— Start of Recorded data —

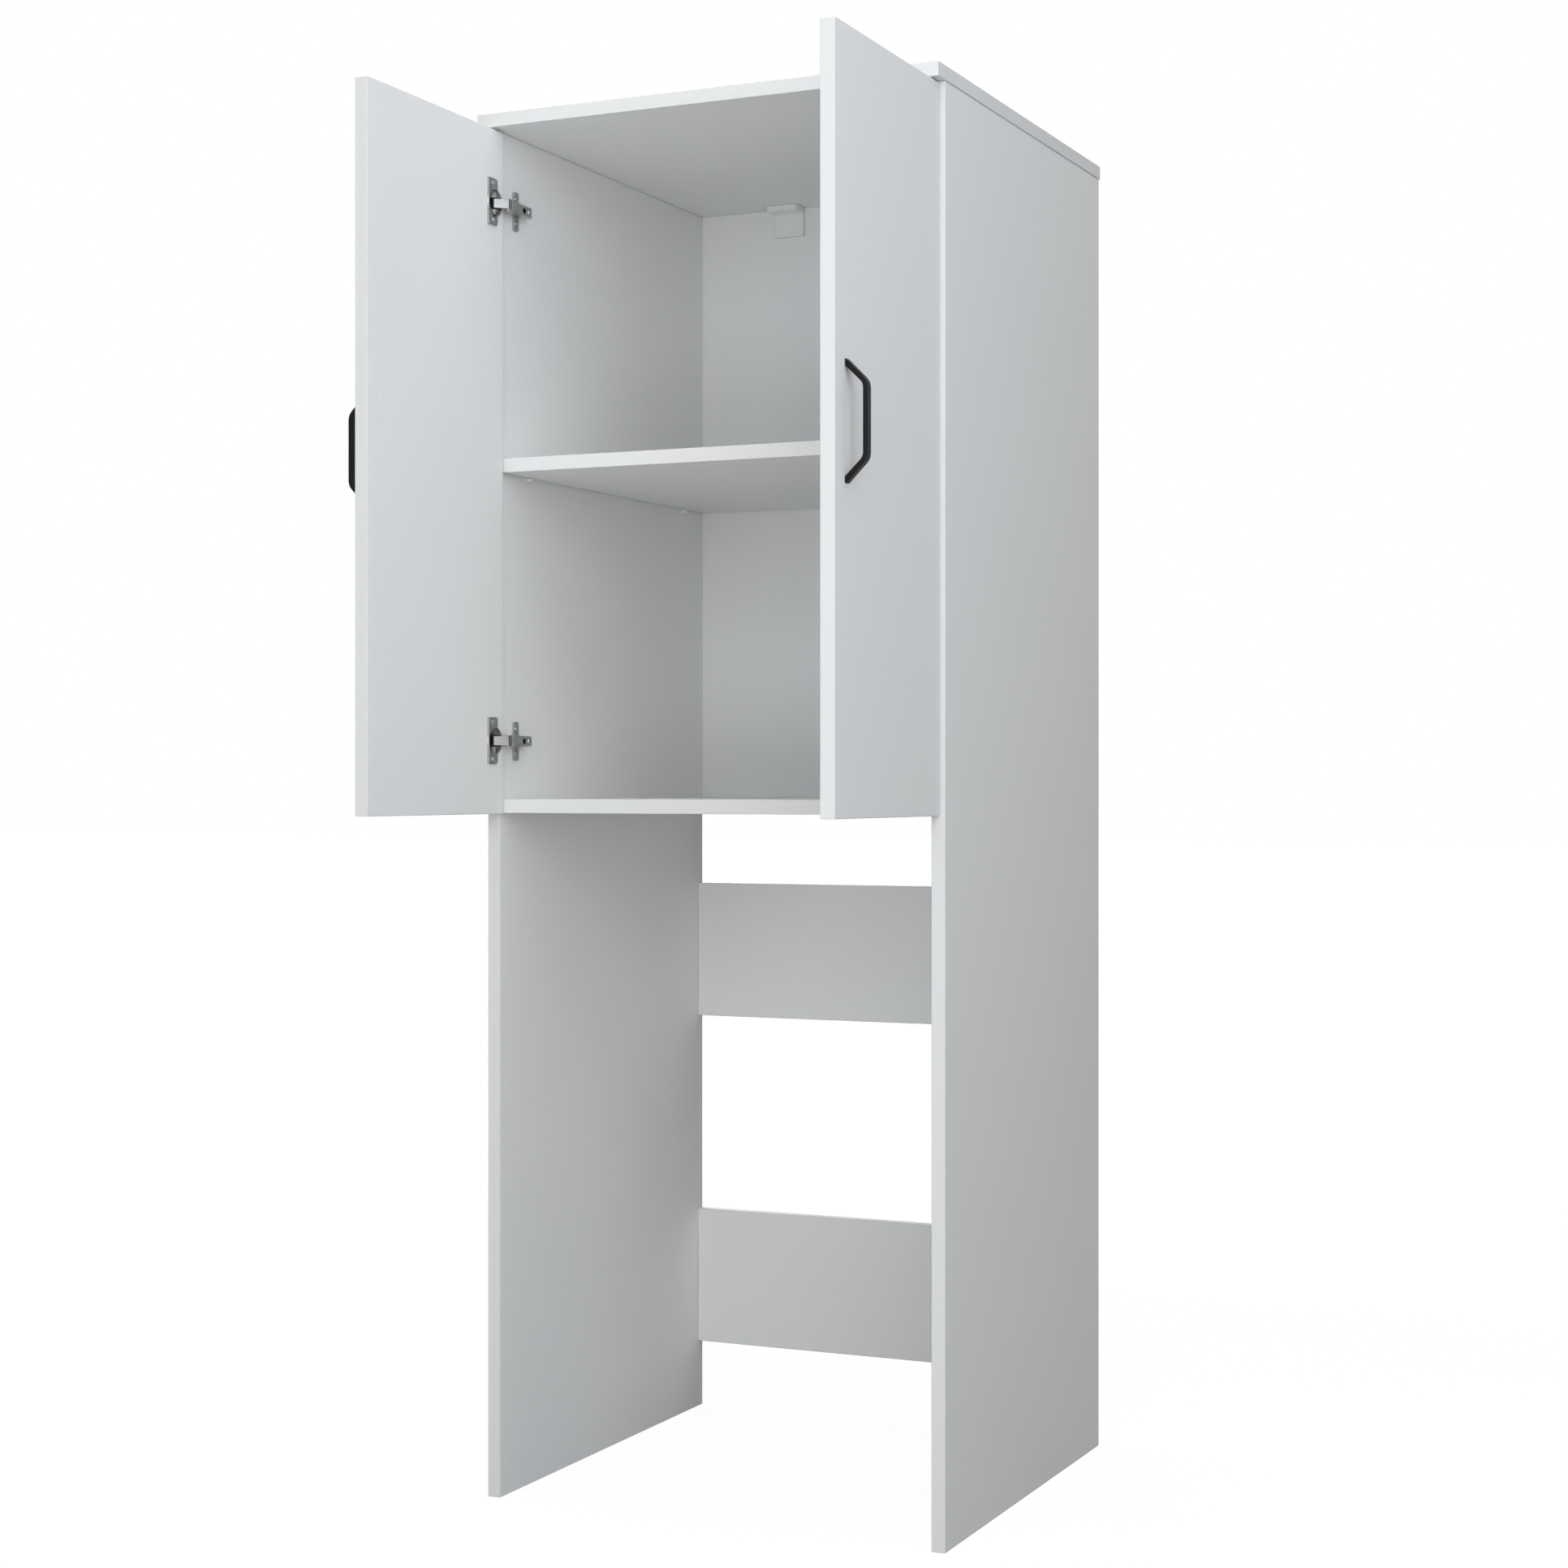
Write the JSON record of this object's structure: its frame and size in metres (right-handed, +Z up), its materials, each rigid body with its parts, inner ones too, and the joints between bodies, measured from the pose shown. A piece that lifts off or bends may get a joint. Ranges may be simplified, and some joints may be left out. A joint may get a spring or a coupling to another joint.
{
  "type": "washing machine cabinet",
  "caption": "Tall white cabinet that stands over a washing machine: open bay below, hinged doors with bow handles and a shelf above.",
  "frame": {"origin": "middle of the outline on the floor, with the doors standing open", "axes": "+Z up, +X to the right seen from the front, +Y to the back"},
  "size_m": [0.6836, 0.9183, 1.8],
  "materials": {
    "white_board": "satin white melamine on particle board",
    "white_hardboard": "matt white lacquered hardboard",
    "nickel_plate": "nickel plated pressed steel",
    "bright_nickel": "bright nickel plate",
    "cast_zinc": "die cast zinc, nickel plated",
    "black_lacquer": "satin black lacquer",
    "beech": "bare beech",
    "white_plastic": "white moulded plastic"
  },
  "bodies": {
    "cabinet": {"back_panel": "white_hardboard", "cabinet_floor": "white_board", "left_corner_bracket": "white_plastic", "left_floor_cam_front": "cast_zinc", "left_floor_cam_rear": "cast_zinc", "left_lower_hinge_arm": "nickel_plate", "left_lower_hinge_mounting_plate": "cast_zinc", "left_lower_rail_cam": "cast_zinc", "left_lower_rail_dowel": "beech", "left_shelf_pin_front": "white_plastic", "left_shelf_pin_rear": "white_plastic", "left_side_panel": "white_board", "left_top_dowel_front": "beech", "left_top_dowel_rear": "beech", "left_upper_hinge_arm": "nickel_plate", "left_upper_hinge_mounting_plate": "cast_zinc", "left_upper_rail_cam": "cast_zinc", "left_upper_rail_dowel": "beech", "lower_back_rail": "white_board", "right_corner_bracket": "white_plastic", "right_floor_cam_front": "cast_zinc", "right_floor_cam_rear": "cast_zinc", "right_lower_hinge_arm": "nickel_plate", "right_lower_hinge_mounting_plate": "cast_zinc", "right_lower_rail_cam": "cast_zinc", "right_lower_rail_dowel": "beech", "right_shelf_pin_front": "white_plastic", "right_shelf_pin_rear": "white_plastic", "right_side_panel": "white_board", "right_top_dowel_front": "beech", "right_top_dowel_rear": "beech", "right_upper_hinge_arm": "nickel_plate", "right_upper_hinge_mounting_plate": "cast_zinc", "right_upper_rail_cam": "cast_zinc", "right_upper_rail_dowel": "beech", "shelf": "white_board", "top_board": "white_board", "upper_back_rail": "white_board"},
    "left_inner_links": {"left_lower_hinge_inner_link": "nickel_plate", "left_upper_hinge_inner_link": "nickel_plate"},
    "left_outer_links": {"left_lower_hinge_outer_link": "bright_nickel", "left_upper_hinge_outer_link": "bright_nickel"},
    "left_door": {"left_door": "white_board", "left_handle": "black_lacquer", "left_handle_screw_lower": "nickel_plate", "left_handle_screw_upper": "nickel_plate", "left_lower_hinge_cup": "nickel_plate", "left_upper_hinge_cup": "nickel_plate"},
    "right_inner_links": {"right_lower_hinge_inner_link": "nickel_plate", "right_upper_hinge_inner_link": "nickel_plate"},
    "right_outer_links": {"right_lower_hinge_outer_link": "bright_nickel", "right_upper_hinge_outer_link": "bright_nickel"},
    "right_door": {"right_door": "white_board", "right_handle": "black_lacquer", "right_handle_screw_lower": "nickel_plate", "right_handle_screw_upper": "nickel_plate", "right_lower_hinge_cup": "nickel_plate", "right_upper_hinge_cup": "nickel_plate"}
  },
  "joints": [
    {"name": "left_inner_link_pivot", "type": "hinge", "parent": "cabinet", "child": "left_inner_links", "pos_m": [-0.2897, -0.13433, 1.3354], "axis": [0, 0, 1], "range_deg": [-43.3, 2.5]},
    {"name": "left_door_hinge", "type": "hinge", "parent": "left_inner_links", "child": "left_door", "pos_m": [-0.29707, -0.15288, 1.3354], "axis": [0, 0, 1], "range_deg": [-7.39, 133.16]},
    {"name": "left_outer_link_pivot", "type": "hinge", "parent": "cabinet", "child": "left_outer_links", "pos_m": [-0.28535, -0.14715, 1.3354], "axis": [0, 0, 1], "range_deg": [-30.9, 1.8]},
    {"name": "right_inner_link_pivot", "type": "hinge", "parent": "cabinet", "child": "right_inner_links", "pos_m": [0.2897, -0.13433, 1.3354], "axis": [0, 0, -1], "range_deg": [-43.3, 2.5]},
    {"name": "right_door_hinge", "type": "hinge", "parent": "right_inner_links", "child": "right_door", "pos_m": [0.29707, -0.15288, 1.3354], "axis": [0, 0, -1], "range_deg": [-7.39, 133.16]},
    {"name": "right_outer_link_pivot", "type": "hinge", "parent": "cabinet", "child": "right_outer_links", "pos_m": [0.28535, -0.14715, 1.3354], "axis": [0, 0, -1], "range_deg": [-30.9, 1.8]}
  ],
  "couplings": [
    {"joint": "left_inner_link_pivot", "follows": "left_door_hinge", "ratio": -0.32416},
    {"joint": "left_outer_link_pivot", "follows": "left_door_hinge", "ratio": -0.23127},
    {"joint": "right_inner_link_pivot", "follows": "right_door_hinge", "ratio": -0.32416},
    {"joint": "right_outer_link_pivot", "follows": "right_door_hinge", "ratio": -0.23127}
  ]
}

— End of Recorded data —

Your goal =
Write out the full listing, keeping every line exactly as it is.

Result of this exercise =
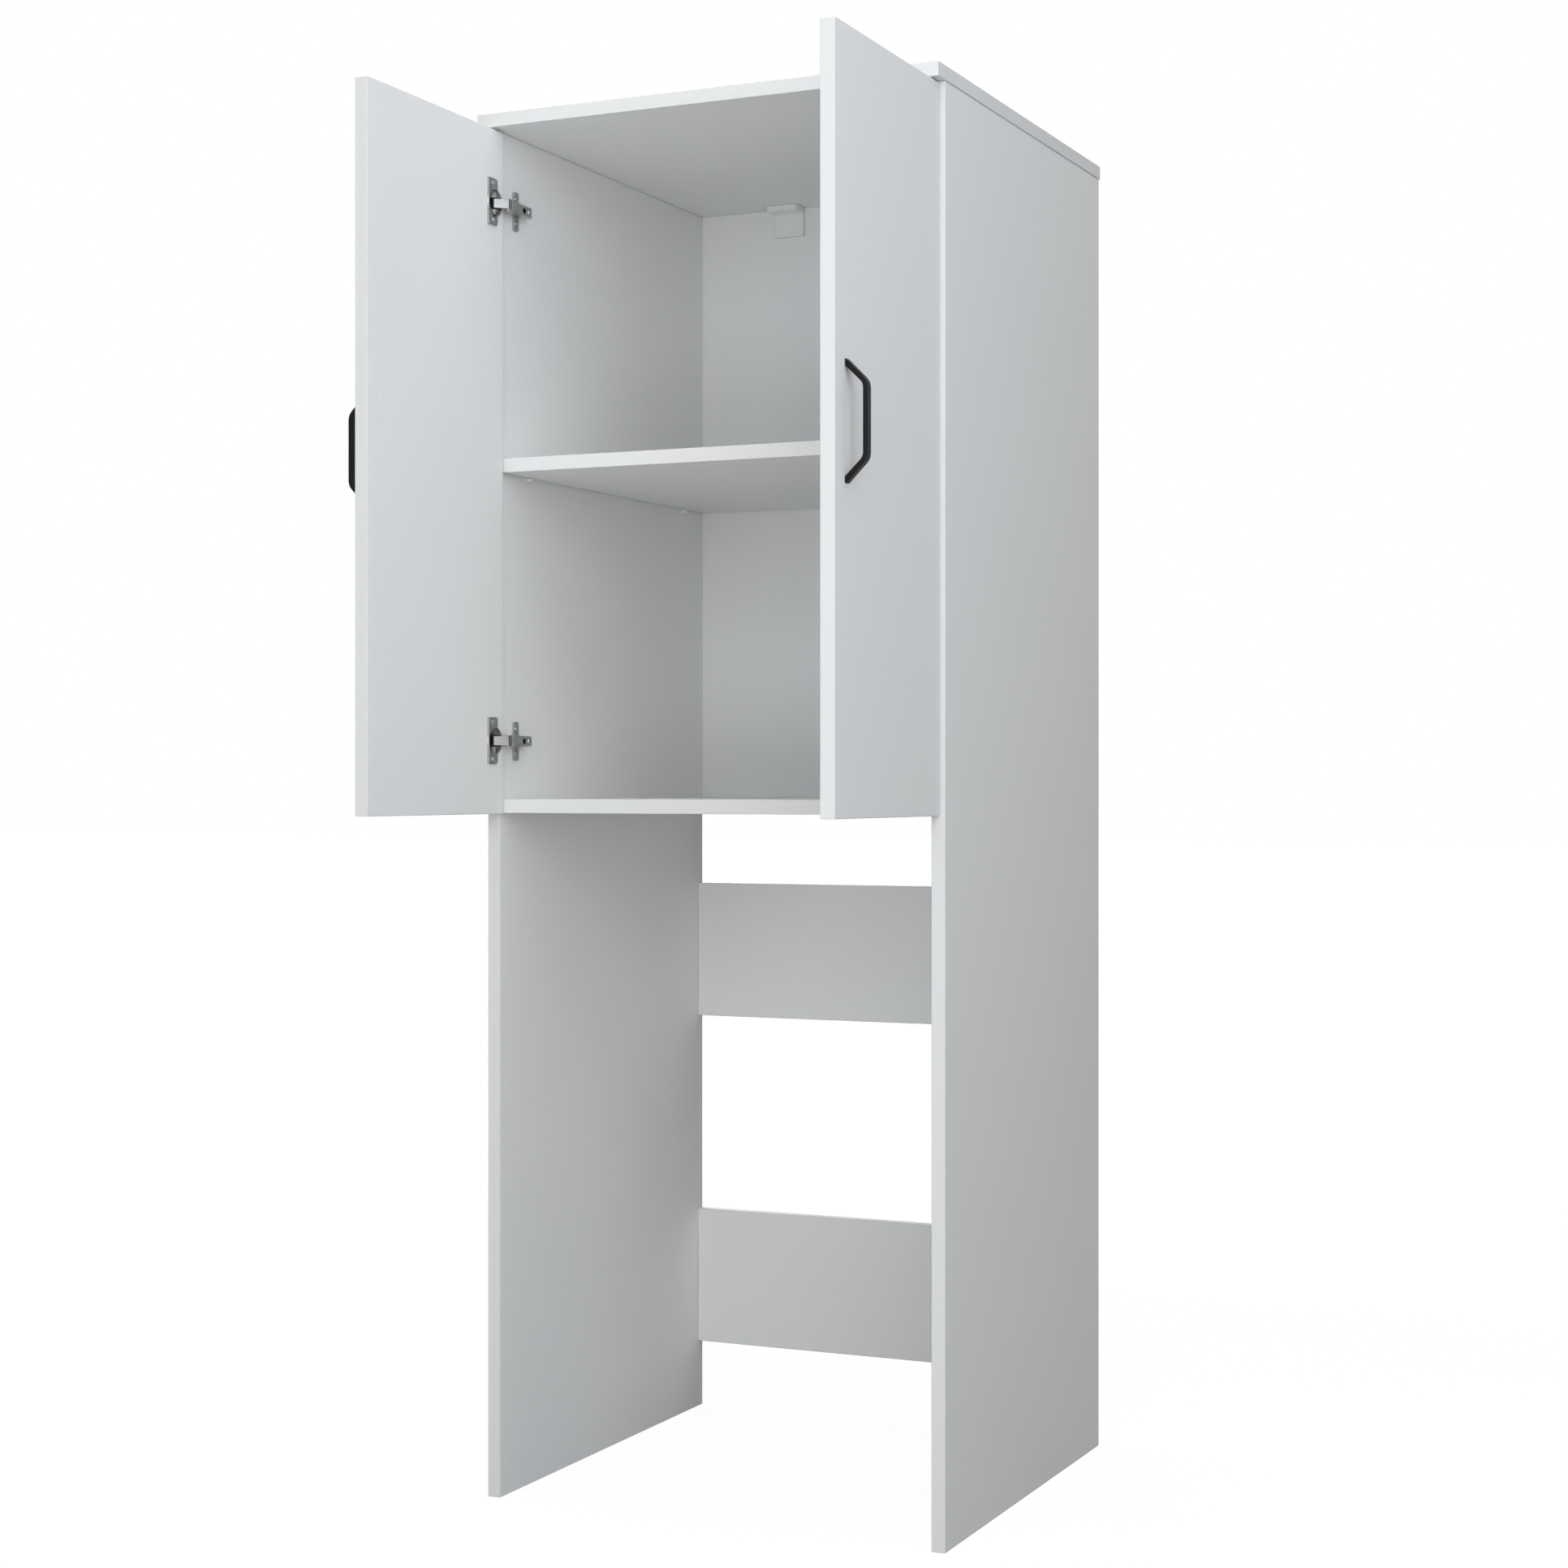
Write the JSON record of this object's structure: its frame and size in metres (right-handed, +Z up), its materials, each rigid body with its parts, inner ones too, and the joints between bodies, measured from the pose shown. A piece that lifts off or bends may get a joint. Ranges may be simplified, and some joints may be left out. A joint may get a spring or a coupling to another joint.
{
  "type": "washing machine cabinet",
  "caption": "Tall white cabinet that stands over a washing machine: open bay below, hinged doors with bow handles and a shelf above.",
  "frame": {"origin": "middle of the outline on the floor, with the doors standing open", "axes": "+Z up, +X to the right seen from the front, +Y to the back"},
  "size_m": [0.6836, 0.9183, 1.8],
  "materials": {
    "white_board": "satin white melamine on particle board",
    "white_hardboard": "matt white lacquered hardboard",
    "nickel_plate": "nickel plated pressed steel",
    "bright_nickel": "bright nickel plate",
    "cast_zinc": "die cast zinc, nickel plated",
    "black_lacquer": "satin black lacquer",
    "beech": "bare beech",
    "white_plastic": "white moulded plastic"
  },
  "bodies": {
    "cabinet": {"back_panel": "white_hardboard", "cabinet_floor": "white_board", "left_corner_bracket": "white_plastic", "left_floor_cam_front": "cast_zinc", "left_floor_cam_rear": "cast_zinc", "left_lower_hinge_arm": "nickel_plate", "left_lower_hinge_mounting_plate": "cast_zinc", "left_lower_rail_cam": "cast_zinc", "left_lower_rail_dowel": "beech", "left_shelf_pin_front": "white_plastic", "left_shelf_pin_rear": "white_plastic", "left_side_panel": "white_board", "left_top_dowel_front": "beech", "left_top_dowel_rear": "beech", "left_upper_hinge_arm": "nickel_plate", "left_upper_hinge_mounting_plate": "cast_zinc", "left_upper_rail_cam": "cast_zinc", "left_upper_rail_dowel": "beech", "lower_back_rail": "white_board", "right_corner_bracket": "white_plastic", "right_floor_cam_front": "cast_zinc", "right_floor_cam_rear": "cast_zinc", "right_lower_hinge_arm": "nickel_plate", "right_lower_hinge_mounting_plate": "cast_zinc", "right_lower_rail_cam": "cast_zinc", "right_lower_rail_dowel": "beech", "right_shelf_pin_front": "white_plastic", "right_shelf_pin_rear": "white_plastic", "right_side_panel": "white_board", "right_top_dowel_front": "beech", "right_top_dowel_rear": "beech", "right_upper_hinge_arm": "nickel_plate", "right_upper_hinge_mounting_plate": "cast_zinc", "right_upper_rail_cam": "cast_zinc", "right_upper_rail_dowel": "beech", "shelf": "white_board", "top_board": "white_board", "upper_back_rail": "white_board"},
    "left_inner_links": {"left_lower_hinge_inner_link": "nickel_plate", "left_upper_hinge_inner_link": "nickel_plate"},
    "left_outer_links": {"left_lower_hinge_outer_link": "bright_nickel", "left_upper_hinge_outer_link": "bright_nickel"},
    "left_door": {"left_door": "white_board", "left_handle": "black_lacquer", "left_handle_screw_lower": "nickel_plate", "left_handle_screw_upper": "nickel_plate", "left_lower_hinge_cup": "nickel_plate", "left_upper_hinge_cup": "nickel_plate"},
    "right_inner_links": {"right_lower_hinge_inner_link": "nickel_plate", "right_upper_hinge_inner_link": "nickel_plate"},
    "right_outer_links": {"right_lower_hinge_outer_link": "bright_nickel", "right_upper_hinge_outer_link": "bright_nickel"},
    "right_door": {"right_door": "white_board", "right_handle": "black_lacquer", "right_handle_screw_lower": "nickel_plate", "right_handle_screw_upper": "nickel_plate", "right_lower_hinge_cup": "nickel_plate", "right_upper_hinge_cup": "nickel_plate"}
  },
  "joints": [
    {"name": "left_inner_link_pivot", "type": "hinge", "parent": "cabinet", "child": "left_inner_links", "pos_m": [-0.2897, -0.13433, 1.3354], "axis": [0, 0, 1], "range_deg": [-43.3, 2.5]},
    {"name": "left_door_hinge", "type": "hinge", "parent": "left_inner_links", "child": "left_door", "pos_m": [-0.29707, -0.15288, 1.3354], "axis": [0, 0, 1], "range_deg": [-7.39, 133.16]},
    {"name": "left_outer_link_pivot", "type": "hinge", "parent": "cabinet", "child": "left_outer_links", "pos_m": [-0.28535, -0.14715, 1.3354], "axis": [0, 0, 1], "range_deg": [-30.9, 1.8]},
    {"name": "right_inner_link_pivot", "type": "hinge", "parent": "cabinet", "child": "right_inner_links", "pos_m": [0.2897, -0.13433, 1.3354], "axis": [0, 0, -1], "range_deg": [-43.3, 2.5]},
    {"name": "right_door_hinge", "type": "hinge", "parent": "right_inner_links", "child": "right_door", "pos_m": [0.29707, -0.15288, 1.3354], "axis": [0, 0, -1], "range_deg": [-7.39, 133.16]},
    {"name": "right_outer_link_pivot", "type": "hinge", "parent": "cabinet", "child": "right_outer_links", "pos_m": [0.28535, -0.14715, 1.3354], "axis": [0, 0, -1], "range_deg": [-30.9, 1.8]}
  ],
  "couplings": [
    {"joint": "left_inner_link_pivot", "follows": "left_door_hinge", "ratio": -0.32416},
    {"joint": "left_outer_link_pivot", "follows": "left_door_hinge", "ratio": -0.23127},
    {"joint": "right_inner_link_pivot", "follows": "right_door_hinge", "ratio": -0.32416},
    {"joint": "right_outer_link_pivot", "follows": "right_door_hinge", "ratio": -0.23127}
  ]
}